Configure Hive Directories

You can configure the following Hive directories:

  • Hive Scratch Directory
  • Hive Warehouse Directory
  • Hive Error Logs Directory

Hive Scratch Directory

In Hive 1.0, MapR configures the Hive scratch directory to be /user/<user.name>/tmp/hive/<user.name>. In Hive 0.13, the default scratch directory is /user/<user.name>/tmp/hive. The hive user must have write access to the /user folder.

To modify this parameter, perform one of the following operations:

  • Set this parameter in the hive-site.xml.Copy the hive.exec.scratchdir property elements from the $HIVE_HOME/conf/hive-default.xml.template file and paste them into an XML configuration element in the $HIVE_HOME/conf/hive-site.xml file. Then, modify the value elements for these directories in the hive-site.xml file.
  • Set this parameter from the Hive shell. Example:

    hive> set hive.exec.scratchdir=/myvolume/tmp
Note: You will see better performance when queries import data from a table that is in the same MapR volume as Hive scratch directory.

How Hive Handles Scratch Directories on MapR

When a query requires Hive to query existing tables and create data for new tables, Hive uses the following workflow:

  1. Create the query scratch directory hive_<timestamp>_<randomnumber> under the Hive scratch directory.
  2. Create the following directories as subdirectories of the scratch directory:
    1. Final query output directory. This directory's name takes the form -ext-<number>.
    2. An output directory for each MapReduce application. These directories' names take the form -mr-<number>.

  3. Hive executes the tasks, including MapReduce applications and loading data to the query output directory.
  4. Hive loads the data from output directory into a table. By default, the table's directory is in the /user/hive/warehouse directory. You can configure this location with the hive.metastore.warehouse.dir parameter in hive-site.xml, unless the table DDL specifies a custom location. Hive renames the output directory to the table directory in order to load the output data to the table.
  5. The scratch directories are automatically deleted after the query completes successfully.

MapR uses Administering Volumes, which are logical units that enable you to apply policies to a set of files, directories, and sub-volumes. When the output directory and the table directory are in different volumes, this workflow involves moving data across volumes. Moving data across volumes is slower than moving data within a volume. Therefore, MapR sets hive.optimize.insert.dest.volume to true to automatically create a scratch directory in the same volume as the target table.

Hive Warehouse Directory

Hive tables are stored in the Hive warehouse directory. By default, MapR configures the Hive warehouse directory to be /user/hive/warehouse under the root volume. This default is defined in the $HIVE_HOME/conf/hive-default.xml.template file.

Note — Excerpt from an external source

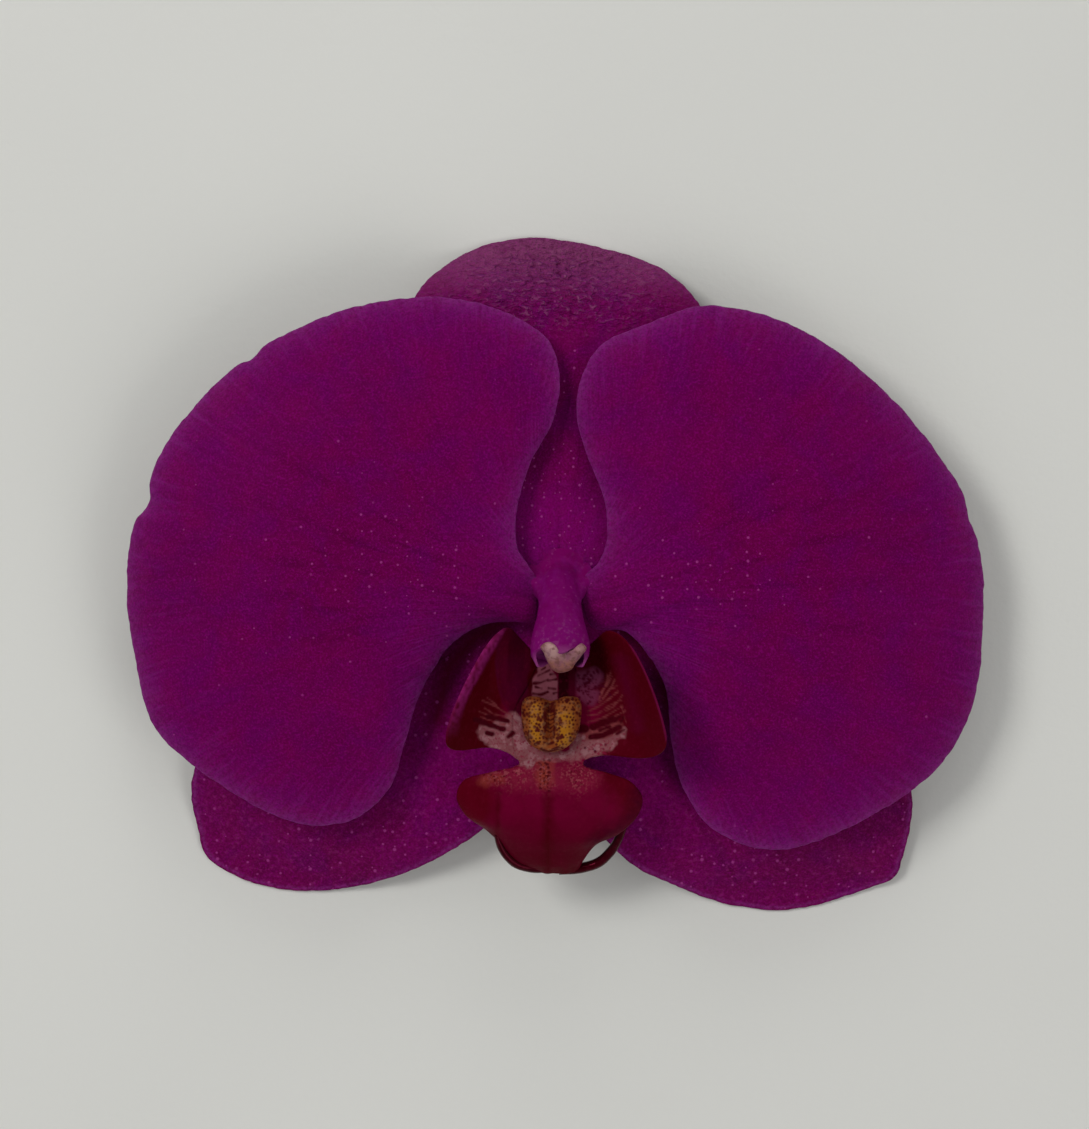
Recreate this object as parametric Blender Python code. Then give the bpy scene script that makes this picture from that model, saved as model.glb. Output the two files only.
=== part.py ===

To modify this parameter, perform one of the following operations:

  • Set this parameter in the hive-site.xml.Copy the hive.metastore.warehouse.dir property elements from the $HIVE_HOME/conf/hive-default.xml.template file and paste them into an XML configuration element in the $HIVE_HOME/conf/hive-site.xml file. Then, modify the value elements for these directories in the hive-site.xml file.
  • Set this parameter from the Hive shell. Example:
    hive> set hive.metastore.warehouse.dir=/myvolume/mydirectory
Note: You will see better performance when queries move data between tables in the same volume.

Hive Error Logs Directory

The log files are stored in /opt/mapr/hive/hive-<version>/logs/<user> by default.

To modify the log location:

  1. Configure hive.log.dir in $HIVE_HOME/conf/hive-log4j.properties file. Example:
    hive.log.dir=<other_location>
  2. Set the sticky bit on the new directory. Example:
    chmod 1777 <other_location>